Article ID | Journal | Published Year | Pages | File Type |
---|---|---|---|---|
1002534 | Management Accounting Research | 2016 | 18 Pages |
The impact of the Levers of Control (LOC) framework on the accounting literature is undeniably large. The framework, however, has also been criticized for being vague and ambiguous. One of the central, but unclear, concepts in the LOC framework is the notion of balance. That is, the framework holds that control systems must be in balance in order to manage competing tensions such as that found between predictable goal achievement on the one hand and innovation on the other.

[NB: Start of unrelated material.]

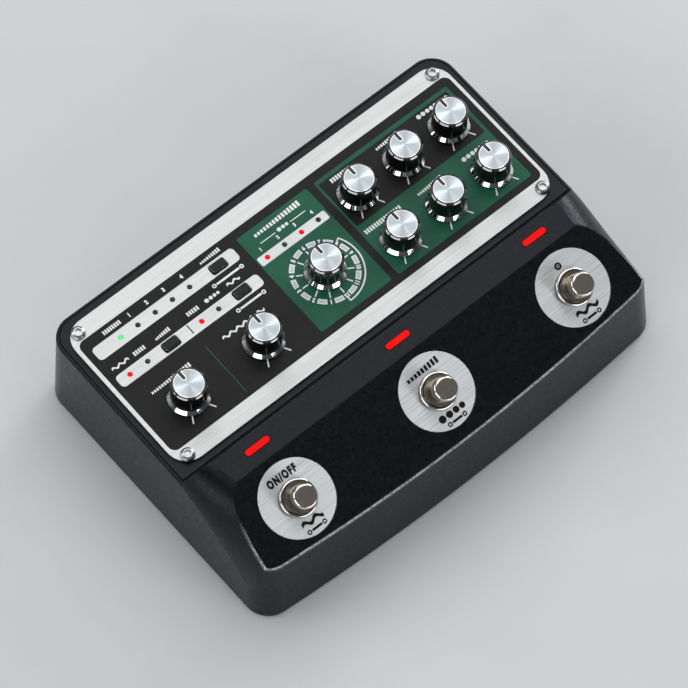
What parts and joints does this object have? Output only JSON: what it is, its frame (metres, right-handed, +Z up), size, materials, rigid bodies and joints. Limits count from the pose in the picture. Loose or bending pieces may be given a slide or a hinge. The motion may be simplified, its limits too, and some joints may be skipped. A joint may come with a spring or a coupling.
{
  "type": "delay pedal",
  "caption": "Three-footswitch delay effects pedal: sloped black die-cast case, silver control panel with turning knobs, push keys, lamp bars and rear sockets.",
  "frame": {"origin": "middle of the bounding box's underside, on the floor under the feet", "axes": "+X to the right along the width, +Y towards the rear wall with the sockets, -Y towards the footswitches, +Z up"},
  "size_m": [0.192, 0.133, 0.0551],
  "materials": {
    "case_paint": "black textured powder coat on die-cast aluminium",
    "deck_paint": "satin black paint on sheet steel",
    "panel_alloy": "brushed silver sheet with printed black and green fields",
    "plate_steel": "brushed stainless plate",
    "zinc_steel": "zinc-plated steel",
    "polished_steel": "polished nickel-plated steel",
    "foot_rubber": "matt black rubber",
    "board_green": "green soldermask board",
    "knob_black": "gloss black moulded plastic",
    "knob_metal": "spun aluminium cap and polished skirt",
    "shaft_metal": "turned aluminium shaft",
    "key_plastic": "dark grey moulded plastic",
    "black_plastic": "black moulded plastic",
    "lamp_green": "lit green lamp",
    "lamp_red": "lit red lamp",
    "lamp_dark": "unlit dark lamp",
    "lens_red": "lit red light bar"
  },
  "bodies": {
    "chassis": {"top_case": "case_paint", "deck_panel": "deck_paint", "control_panel": "panel_alloy", "base_plate": "zinc_steel", "base_screws": "zinc_steel", "rubber_feet": "foot_rubber", "panel_screws": "polished_steel", "potentiometers": "black_plastic", "mode_switch": "black_plastic", "panel_nuts": "zinc_steel", "panel_board": "board_green", "led_green": "lamp_green", "led_red": "lamp_red", "led_unlit": "lamp_dark", "tact_switches": "black_plastic", "footswitch_housings": "polished_steel", "footswitch_nuts": "polished_steel", "footswitch_plates": "plate_steel", "status_lenses": "lens_red", "main_board": "board_green", "board_screws": "zinc_steel", "board_parts": "black_plastic", "phone_jacks": "black_plastic", "jack_nuts": "polished_steel", "mini_jacks": "black_plastic", "usb_socket": "zinc_steel", "dc_inlet": "black_plastic"},
    "dial_saturation": {"knob_saturation": "knob_black", "knob_trim_saturation": "knob_metal", "shaft_saturation": "shaft_metal"},
    "dial_wow": {"knob_wow": "knob_black", "knob_trim_wow": "knob_metal", "shaft_wow": "shaft_metal"},
    "dial_bass": {"knob_bass": "knob_black", "knob_trim_bass": "knob_metal", "shaft_bass": "shaft_metal"},
    "dial_treble": {"knob_treble": "knob_black", "knob_trim_treble": "knob_metal", "shaft_treble": "shaft_metal"},
    "dial_reverb": {"knob_reverb": "knob_black", "knob_trim_reverb": "knob_metal", "shaft_reverb": "shaft_metal"},
    "dial_rate": {"knob_rate": "knob_black", "knob_trim_rate": "knob_metal", "shaft_rate": "shaft_metal"},
    "dial_intensity": {"knob_intensity": "knob_black", "knob_trim_intensity": "knob_metal", "shaft_intensity": "shaft_metal"},
    "dial_echo": {"knob_echo": "knob_black", "knob_trim_echo": "knob_metal", "shaft_echo": "shaft_metal"},
    "dial_mode": {"knob_mode": "knob_black", "knob_trim_mode": "knob_metal", "shaft_mode": "shaft_metal"},
    "pedal_left": {"footswitch_left": "polished_steel"},
    "pedal_middle": {"footswitch_middle": "polished_steel"},
    "pedal_right": {"footswitch_right": "polished_steel"},
    "key_memory": {"button_memory": "key_plastic"},
    "key_input": {"button_input": "key_plastic"},
    "key_tape": {"button_tape": "key_plastic"}
  },
  "joints": [
    {"name": "turn_saturation", "type": "hinge", "parent": "chassis", "child": "dial_saturation", "pos_m": [-0.0704, 0.00991, 0.04187], "axis": [0, -0.0401, 0.9992], "range_deg": [-150, 150]},
    {"name": "turn_wow", "type": "hinge", "parent": "chassis", "child": "dial_wow", "pos_m": [-0.0351, 0.01001, 0.04188], "axis": [0, -0.0401, 0.9992], "range_deg": [-150, 150]},
    {"name": "turn_bass", "type": "hinge", "parent": "chassis", "child": "dial_bass", "pos_m": [0.0307, 0.03444, 0.04286], "axis": [0, -0.0401, 0.9992], "range_deg": [-150, 150]},
    {"name": "turn_treble", "type": "hinge", "parent": "chassis", "child": "dial_treble", "pos_m": [0.0531, 0.03444, 0.04286], "axis": [0, -0.0401, 0.9992], "range_deg": [-150, 150]},
    {"name": "turn_reverb", "type": "hinge", "parent": "chassis", "child": "dial_reverb", "pos_m": [0.0754, 0.03444, 0.04286], "axis": [0, -0.0401, 0.9992], "range_deg": [-150, 150]},
    {"name": "turn_rate", "type": "hinge", "parent": "chassis", "child": "dial_rate", "pos_m": [0.0307, 0.01016, 0.04188], "axis": [0, -0.0401, 0.9992], "range_deg": [-150, 150]},
    {"name": "turn_intensity", "type": "hinge", "parent": "chassis", "child": "dial_intensity", "pos_m": [0.0531, 0.01016, 0.04188], "axis": [0, -0.0401, 0.9992], "range_deg": [-150, 150]},
    {"name": "turn_echo", "type": "hinge", "parent": "chassis", "child": "dial_echo", "pos_m": [0.0754, 0.01016, 0.04188], "axis": [0, -0.0401, 0.9992], "range_deg": [-150, 150]},
    {"name": "turn_mode", "type": "hinge", "parent": "chassis", "child": "dial_mode", "pos_m": [0.0003, 0.01726, 0.04217], "axis": [0, -0.0401, 0.9992], "range_deg": [-180, 150]},
    {"name": "press_left", "type": "slide", "parent": "chassis", "child": "pedal_left", "axis": [0, -0.447, 0.8945], "range_m": [-0.0025, 0], "stiffness_N_per_m": 1200},
    {"name": "press_middle", "type": "slide", "parent": "chassis", "child": "pedal_middle", "axis": [0, -0.447, 0.8945], "range_m": [-0.0025, 0], "stiffness_N_per_m": 1200},
    {"name": "press_right", "type": "slide", "parent": "chassis", "child": "pedal_right", "axis": [0, -0.447, 0.8945], "range_m": [-0.0025, 0], "stiffness_N_per_m": 1200},
    {"name": "push_memory", "type": "slide", "parent": "chassis", "child": "key_memory", "axis": [0, -0.0401, 0.9992], "range_m": [-0.0004, 0], "stiffness_N_per_m": 60},
    {"name": "push_input", "type": "slide", "parent": "chassis", "child": "key_input", "axis": [0, -0.0401, 0.9992], "range_m": [-0.0004, 0], "stiffness_N_per_m": 60},
    {"name": "push_tape", "type": "slide", "parent": "chassis", "child": "key_tape", "axis": [0, -0.0401, 0.9992], "range_m": [-0.0004, 0], "stiffness_N_per_m": 60}
  ]
}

The goal of our study is to examine the concept of balance and to provide empirically informed insights on different balancing arrangements that exist in a cross-section of business units. We develop a survey and administer it in person to a convenience sample of business unit managers. Using responses from 217 managers, cluster analysis reveals a stable solution with four distinct patterns of balance, which we interpret using configurational thinking. We label the clusters strategic vigilance, strategic exploitation, strategic responsiveness, and strategic stability respectively, and examine organizational and contextual factors that validate and help explain the observed patterns of balance. By identifying empirical manifestations of balance, our study sheds light on one of the key concepts in the LOC framework, providing an empirically informed starting point for future theoretical analysis and interpretation.